A l Qaeda ha vuelto a teñir de sangre otro 11 como si no hubiera habido suficiente con los anteriores. Casi tres decenas de muertos y más de medio centenar de heridos víctimas todas ellas de un extremismo instalado en la locura, la misma que en esta ocasión ha llevado el horror a Argel y a los terroristas a proclamar la intención de seguir en sus trece hasta liberar «la tierra del Islam desde Jerusalén hasta Al Andalus». Tan convencidos deben estar de que la razón cae de su parte que, como ya han demostrado en más de una ocasión, ni sus vidas les importan un carajo con tal de llevar a la práctica sus objetivos, que no son otra cosa que cobardes asesinatos en masa por mucho que el tramposo lenguaje terrorista se empeñe en llamarlos de otro modo.

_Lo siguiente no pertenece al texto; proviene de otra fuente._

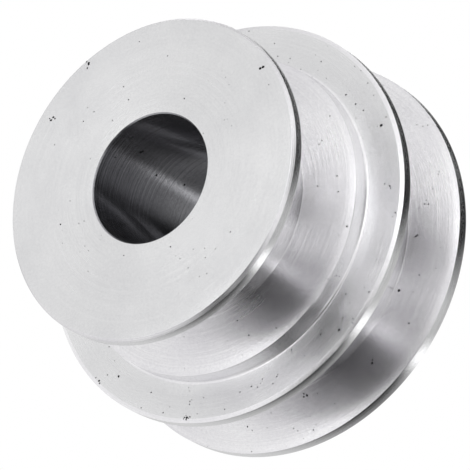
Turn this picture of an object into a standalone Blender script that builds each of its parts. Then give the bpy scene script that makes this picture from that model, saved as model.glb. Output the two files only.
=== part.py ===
"""Two-step V-belt pulley in turned aluminium, with a plain bore and two socket set screws.

Units are metres. The pulley's axis is +Z. It stands on the large step's end face, with the
origin in the middle of that face and the small step on top. The set screws lie along +X and +Y.
"""

import math

import bmesh
import bpy

MM = 0.001

# Driving dimensions, in millimetres. A rim is the plain ring outside a groove.
WIDTH = 38.0
BORE_RADIUS = 10.0
BORE_EDGE_BREAK = 0.2
WALL_ANGLE = math.radians(17.0)

SMALL_RADIUS = 25.0
SMALL_RIM = 1.5
SMALL_GROOVE_WIDTH = 14.7
SMALL_GROOVE_DEPTH = 7.7
TOP_CHAMFER_RADIAL = 0.4
TOP_CHAMFER_AXIAL = 0.5

LARGE_RADIUS = 31.3
LARGE_GROOVE_WIDTH = 14.05
LARGE_GROOVE_DEPTH = 7.5
SHOULDER_HEIGHT = 18.45
SHOULDER_FILLET = 0.5
STEP_CHAMFER_RADIAL = 0.6
STEP_CHAMFER_AXIAL = 0.3
MIDDLE_RIM = 1.7
BOTTOM_CHAMFER = 0.6

SCREW_RADIUS = 2.7
SCREW_LENGTH = 12.0
SCREW_TIP_AT = 10.6
SCREW_END_CHAMFER = 0.4
SCREW_CUP_RADIUS = 1.5
SCREW_CUP_DEPTH = 0.6
SCREW_TIP_TAPER = 1.2
SOCKET_SIDES = 6
SOCKET_ACROSS_FLATS = 3.0
SOCKET_DEPTH = 3.5
HOLE_RADIUS = 3.0
HOLE_COUNTERSINK = 0.4
CUTTER_OVERRUN = 2.0

BODY_SEGMENTS = 72
SCREW_SEGMENTS = 32
FILLET_SEGMENTS = 4
MERGE_DISTANCE = 0.00001
SHARP_ANGLE = math.radians(25.0)

# Heights that follow from the driving dimensions, in millimetres above the large end face.
SMALL_RIM_TOP = WIDTH - TOP_CHAMFER_AXIAL
SMALL_GROOVE_TOP = SMALL_RIM_TOP - SMALL_RIM
SMALL_GROOVE_BOTTOM = SMALL_GROOVE_TOP - SMALL_GROOVE_WIDTH
STEP_RIM_TOP = SHOULDER_HEIGHT - STEP_CHAMFER_AXIAL
LARGE_GROOVE_TOP = STEP_RIM_TOP - MIDDLE_RIM
LARGE_GROOVE_BOTTOM = LARGE_GROOVE_TOP - LARGE_GROOVE_WIDTH
LARGE_FLOOR_RADIUS = LARGE_RADIUS - LARGE_GROOVE_DEPTH
SCREW_HEIGHT = (LARGE_GROOVE_TOP + LARGE_GROOVE_BOTTOM) / 2

# Screw name and the direction, about +Z from +X, in which its socket faces.
SET_SCREWS = (
    ("set_screw_1", 0.0),
    ("set_screw_2", math.radians(90.0)),
)


def clear_scene():
    """Remove every object of the file that the script starts in."""
    for item in list(bpy.data.objects):
        bpy.data.objects.remove(item, do_unlink=True)


def metal(name, colour, roughness):
    """Make a plain metal material."""
    material = bpy.data.materials.new(name)
    material.use_nodes = True
    shader = material.node_tree.nodes["Principled BSDF"]
    shader.inputs["Base Color"].default_value = (*colour, 1.0)
    shader.inputs["Metallic"].default_value = 1.0
    shader.inputs["Roughness"].default_value = roughness
    return material


def turned_object(name, outline, closed, segments):
    """Turn an outline of (radius, height) points in millimetres about the object's Z axis."""
    mesh = bpy.data.meshes.new(name)
    points = [(radius * MM, 0.0, height * MM) for radius, height in outline]
    edges = [(index, index + 1) for index in range(len(points) - 1)]
    if closed:
        edges.append((len(points) - 1, 0))
    mesh.from_pydata(points, edges, [])
    item = bpy.data.objects.new(name, mesh)
    bpy.context.collection.objects.link(item)

    turn = item.modifiers.new("turn", "SCREW")
    turn.axis = "Z"
    turn.steps = segments
    turn.render_steps = segments
    turn.use_merge_vertices = True
    turn.merge_threshold = MERGE_DISTANCE
    turn.use_smooth_shade = True

    weld = item.modifiers.new("close the ends", "WELD")
    weld.merge_threshold = MERGE_DISTANCE
    return item


def cut(item, cutter):
    """Cut one object with another, which becomes a hidden guide."""
    cutter.hide_render = True
    cutter.display_type = "WIRE"
    step = item.modifiers.new(cutter.name, "BOOLEAN")
    step.operation = "DIFFERENCE"
    step.solver = "EXACT"
    step.object = cutter


def finish(item, cutters, material):
    """Make the modifiers' result the object's own mesh, drop the cutters and shade it."""
    bpy.context.view_layer.update()
    evaluated = item.evaluated_get(bpy.context.evaluated_depsgraph_get())
    item.data = bpy.data.meshes.new_from_object(evaluated)
    item.data.name = item.name
    item.modifiers.clear()
    for cutter in cutters:
        bpy.data.objects.remove(cutter, do_unlink=True)
    item.data.materials.append(material)
    item.data.shade_smooth()
    item.data.set_sharp_from_angle(angle=SHARP_ANGLE)


def groove(rim_radius, top, bottom, depth):
    """Give the four corners of a V-groove, from its top rim edge to its bottom rim edge."""
    run = depth * math.tan(WALL_ANGLE)
    floor_radius = rim_radius - depth
    return [
        (rim_radius, top),
        (floor_radius, top - run),
        (floor_radius, bottom + run),
        (rim_radius, bottom),
    ]


def shoulder_fillet():
    """Give the hollow round between the land and the shoulder's flat face."""
    centre_radius = SMALL_RADIUS + SHOULDER_FILLET
    centre_height = SHOULDER_HEIGHT + SHOULDER_FILLET
    points = []
    for index in range(FILLET_SEGMENTS + 1):
        angle = math.pi + index / FILLET_SEGMENTS * math.pi / 2
        points.append((
            centre_radius + SHOULDER_FILLET * math.cos(angle),
            centre_height + SHOULDER_FILLET * math.sin(angle),
        ))
    return points


def pulley_outline():
    """Give the turned section, down the outside from the small end face and up the bore."""
    return [
        (SMALL_RADIUS - TOP_CHAMFER_RADIAL, WIDTH),
        (SMALL_RADIUS, SMALL_RIM_TOP),
        *groove(SMALL_RADIUS, SMALL_GROOVE_TOP, SMALL_GROOVE_BOTTOM, SMALL_GROOVE_DEPTH),
        *shoulder_fillet(),
        (LARGE_RADIUS - STEP_CHAMFER_RADIAL, SHOULDER_HEIGHT),
        (LARGE_RADIUS, STEP_RIM_TOP),
        *groove(LARGE_RADIUS, LARGE_GROOVE_TOP, LARGE_GROOVE_BOTTOM, LARGE_GROOVE_DEPTH),
        (LARGE_RADIUS, BOTTOM_CHAMFER),
        (LARGE_RADIUS - BOTTOM_CHAMFER, 0.0),
        (BORE_RADIUS + BORE_EDGE_BREAK, 0.0),
        (BORE_RADIUS, BORE_EDGE_BREAK),
        (BORE_RADIUS, WIDTH - BORE_EDGE_BREAK),
        (BORE_RADIUS + BORE_EDGE_BREAK, WIDTH),
    ]


def point_outward(item, heading, radius):
    """Put an object's origin at a radius on a screw's axis, with its local +Z facing outward."""
    item.location = (
        radius * MM * math.cos(heading),
        radius * MM * math.sin(heading),
        SCREW_HEIGHT * MM,
    )
    item.rotation_euler = (0.0, math.pi / 2, heading)


def screw_hole_cutter(name, heading):
    """Make the cutter of a cross hole, from inside the bore to outside the groove's floor."""
    start = BORE_RADIUS - CUTTER_OVERRUN
    countersink_start = LARGE_FLOOR_RADIUS - HOLE_COUNTERSINK
    end = LARGE_FLOOR_RADIUS + CUTTER_OVERRUN
    outline = [
        (0.0, end),
        (HOLE_RADIUS + end - countersink_start, end),
        (HOLE_RADIUS, countersink_start),
        (HOLE_RADIUS, start),
        (0.0, start),
    ]
    cutter = turned_object(name, outline, False, SCREW_SEGMENTS)
    point_outward(cutter, heading, 0.0)
    return cutter


def make_pulley_body(material):
    """Make the one-piece turned pulley with its two cross holes."""
    body = turned_object("pulley_body", pulley_outline(), True, BODY_SEGMENTS)
    cutters = [screw_hole_cutter(f"{name}_hole_cutter", heading) for name, heading in SET_SCREWS]
    for cutter in cutters:
        cut(body, cutter)
    finish(body, cutters, material)


def socket_cutter(name):
    """Make the hexagonal prism that cuts a screw's socket, open past the screw's end."""
    mesh = bpy.data.meshes.new(name)
    builder = bmesh.new()
    height = SOCKET_DEPTH + CUTTER_OVERRUN
    corner_radius = SOCKET_ACROSS_FLATS / 2 / math.cos(math.pi / SOCKET_SIDES)
    bmesh.ops.create_cone(
        builder,
        cap_ends=True,
        segments=SOCKET_SIDES,
        radius1=corner_radius * MM,
        radius2=corner_radius * MM,
        depth=height * MM,
    )
    builder.to_mesh(mesh)
    builder.free()
    cutter = bpy.data.objects.new(name, mesh)
    bpy.context.collection.objects.link(cutter)
    cutter.location.z = (SCREW_LENGTH / 2 - SOCKET_DEPTH + height / 2) * MM
    return cutter


def screw_outline():
    """Give the set screw's section, from its socket end down to its cup point."""
    end = SCREW_LENGTH / 2
    return [
        (0.0, end),
        (SCREW_RADIUS - SCREW_END_CHAMFER, end),
        (SCREW_RADIUS, end - SCREW_END_CHAMFER),
        (SCREW_RADIUS, SCREW_TIP_TAPER - end),
        (SCREW_CUP_RADIUS, -end),
        (0.0, SCREW_CUP_DEPTH - end),
    ]


def make_set_screw(name, heading, material):
    """Make one socket set screw, a little short of the bore, with its origin on its own axis."""
    screw = turned_object(name, screw_outline(), False, SCREW_SEGMENTS)
    cutter = socket_cutter(f"{name}_socket_cutter")
    cut(screw, cutter)
    finish(screw, [cutter], material)
    point_outward(screw, heading, SCREW_TIP_AT + SCREW_LENGTH / 2)


def main():
    """Build the pulley and its set screws."""
    clear_scene()
    aluminium = metal("turned_aluminium", (0.80, 0.80, 0.81), 0.28)
    steel = metal("black_steel", (0.05, 0.05, 0.055), 0.45)
    make_pulley_body(aluminium)
    for name, heading in SET_SCREWS:
        make_set_screw(name, heading, steel)


main()
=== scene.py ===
import math
import random

import bmesh
import bpy
from mathutils import Matrix, Vector


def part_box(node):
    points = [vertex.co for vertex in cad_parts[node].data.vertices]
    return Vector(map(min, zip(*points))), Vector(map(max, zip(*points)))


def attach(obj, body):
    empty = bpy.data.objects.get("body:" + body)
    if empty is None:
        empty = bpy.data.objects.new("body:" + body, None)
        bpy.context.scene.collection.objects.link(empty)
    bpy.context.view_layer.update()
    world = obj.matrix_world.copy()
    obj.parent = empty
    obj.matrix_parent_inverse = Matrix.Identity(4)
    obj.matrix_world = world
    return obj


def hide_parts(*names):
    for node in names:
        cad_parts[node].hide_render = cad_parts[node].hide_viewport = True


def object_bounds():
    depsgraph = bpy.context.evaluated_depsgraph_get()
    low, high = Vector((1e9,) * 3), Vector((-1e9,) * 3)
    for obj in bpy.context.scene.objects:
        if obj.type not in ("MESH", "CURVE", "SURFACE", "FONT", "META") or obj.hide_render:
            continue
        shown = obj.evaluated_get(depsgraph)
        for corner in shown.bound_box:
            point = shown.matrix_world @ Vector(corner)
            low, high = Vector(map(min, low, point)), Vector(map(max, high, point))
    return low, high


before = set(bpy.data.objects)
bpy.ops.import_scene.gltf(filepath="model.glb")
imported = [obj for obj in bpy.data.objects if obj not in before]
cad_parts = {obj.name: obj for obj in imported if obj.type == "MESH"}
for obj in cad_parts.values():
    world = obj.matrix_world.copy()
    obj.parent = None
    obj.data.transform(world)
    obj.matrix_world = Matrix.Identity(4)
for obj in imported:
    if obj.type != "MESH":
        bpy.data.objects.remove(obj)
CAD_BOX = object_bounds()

MM = 0.001

# The turned section, in millimetres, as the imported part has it. Heights are above the large end.
# A groove is its top, its bottom and its depth. An edge break is its radial and its axial size.
WIDTH = (CAD_BOX[1][2] - CAD_BOX[0][2]) / MM
LARGE_RADIUS = (CAD_BOX[1][0] - CAD_BOX[0][0]) / 2 / MM
SMALL_RADIUS = 25.0
BORE_RADIUS = 10.0
WALL_ANGLE = math.radians(17.0)
SMALL_GROOVE = (36.0, 21.3, 7.7)
LARGE_GROOVE = (16.45, 2.4, 7.5)
SHOULDER_HEIGHT = 18.45
SHOULDER_FILLET = 0.5
SMALL_EDGE_BREAK = (0.4, 0.5)
STEP_EDGE_BREAK = (0.6, 0.3)
LARGE_EDGE_BREAK = (0.6, 0.6)
BORE_EDGE_BREAK = 0.2

# How far the section's corners are rounded, in millimetres, and how finely it is divided.
FLOOR_CORNER = 0.12
TURNED_EDGE = 0.08
RIM_EDGE = 0.12
BORE_EDGE = 0.03
ARC_STEPS = 4
SPAN_LENGTH = 1.6
BODY_SEGMENTS = 360

# The set screws and their holes, in millimetres. The hole's crests clear the screw's, so the screw
# can slide straight along it.
SCREW_HEIGHT = 9.425
SCREW_MAJOR = 2.7
SCREW_MINOR = 2.3
THREAD_PITCH = 1.0
THREAD_SEGMENTS = 48
STEPS_PER_TURN = 10
SOCKET_ACROSS_FLATS = 3.0
SOCKET_DEPTH = 3.5
HOLE_MINOR = 2.78
HOLE_MAJOR = 3.05
HOLE_START = 8.0
SCREW_END_RADIUS = 1.6
UNCHAMFERED = 9.0
CUTTER_OVERRUN = 1.0

# The camera. Tilt and roll in degrees, lens and sensor in millimetres, and its place in metres from
# the middle of the small rim: to its own right, down, and back from there.
CAMERA_TILT = 39.71
CAMERA_ROLL = 59.62
CAMERA_LENS = 323.15
CAMERA_SENSOR = 36.0
CAMERA_RIGHT = 0.012156
CAMERA_DOWN = 0.008163
CAMERA_BACK = 0.61387
NEAREST_SEEN = 0.05
FARTHEST_SEEN = 20.0

# The floor's reach to each side and its depth below the part, in metres.
FLOOR_REACH = 3.0
FLOOR_DEPTH = 0.0002

# The studio all round the part. Azimuths run from the camera's side toward its right. Its glow goes
# from low to high across a band round the horizon, which is given as the sine of its half-height.
NEAR_SIDE = Vector((-1.0, -1.0, 0.0)).normalized()
LEVEL_RIGHT = Vector((1.0, -1.0, 0.0)).normalized()
STUDIO_HIGH = 1.15
STUDIO_LOW = 0.8
HORIZON_BAND = 0.25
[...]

Con todo, no son los miembros de Al Qaeda los únicos que parecen dispuestos a todo con tal de no dar su brazo a torcer. Sin necesidad de trasladarnos al integrismo más radical, ni tan siquiera de cambiar de país, estamos siendo testigos de situaciones que, exceptuando el resultado final, lo que no baladí, encierran esa misma tozuda intransigencia. ¿O tiene otro nombre lo que están haciendo los artífices de la ya denostada teoría de la conspiración tanto durante la investigación de los atentados de Atocha como en el juicio contra sus presuntos autores ¿No les resulta de un patetismo similar la imagen del ex director general de la Policía balbuceando ante el magistrado Bermúdez lo que no podía declarar porque sencillamente no había sucedido y la de un terrorista suicida despidiéndose de su familia y encomendándose a su dios antes de ceñirse el cinturón que instantes después le hará estallar en mil pedazos Tal vez la comparación les parezca exagerada, cuando realmente no hay tanta diferencia. Y eso es lo peligroso.